The Stoics, however, argued that it does matter. The objects we experience and live around may not carry positive or negative values in themselves, but they play an important role.

Everything in the outside world is neutral. In itself, it’s neither good nor bad; it simply is. That said, the way our internal virtue and goodness interacts with this world is of consequence. For example, it’s more preferable to avoid sickness by being cautious than to walk into it.

Striving for health and wealth and community, things that help to preserve us, are natural and preferable, as long as we don’t confuse them as the source of our virtue and goodness.

Once we have refined our innate reason, and once we pursue the core motivations that it has imbued in us, not interacting with this world of external objects would be an act against the harmony. It would be creating a conflict where there otherwise would not be one.

Many Stoics that lived after Zeno had a different relationship with the external reality and its demands, making a case for things like duty, but they all agreed that it plays a key role.

All You Need to Know

It’s a simple idea: control what you can and let go of what you can’t.

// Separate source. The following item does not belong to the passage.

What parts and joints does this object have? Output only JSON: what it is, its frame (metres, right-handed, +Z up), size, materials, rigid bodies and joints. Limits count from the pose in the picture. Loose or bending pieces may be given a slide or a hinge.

But it takes more than just saying it and knowing it for it to truly kick into effect in the day to day business of living.

Zeno of Citium, the first Stoic, may not have left behind a perfectly clear system for us to study, but there is enough there to guide us toward our own variations of the framework.

We may have our own terminology for it, but something like virtue is inherent in all of our conceptual model of reality. Our job is simply to remember what we already know and use that to build mental toughness.

Being stoic has a lot to do with being resilient and strong, yes, but it’s also a way of life.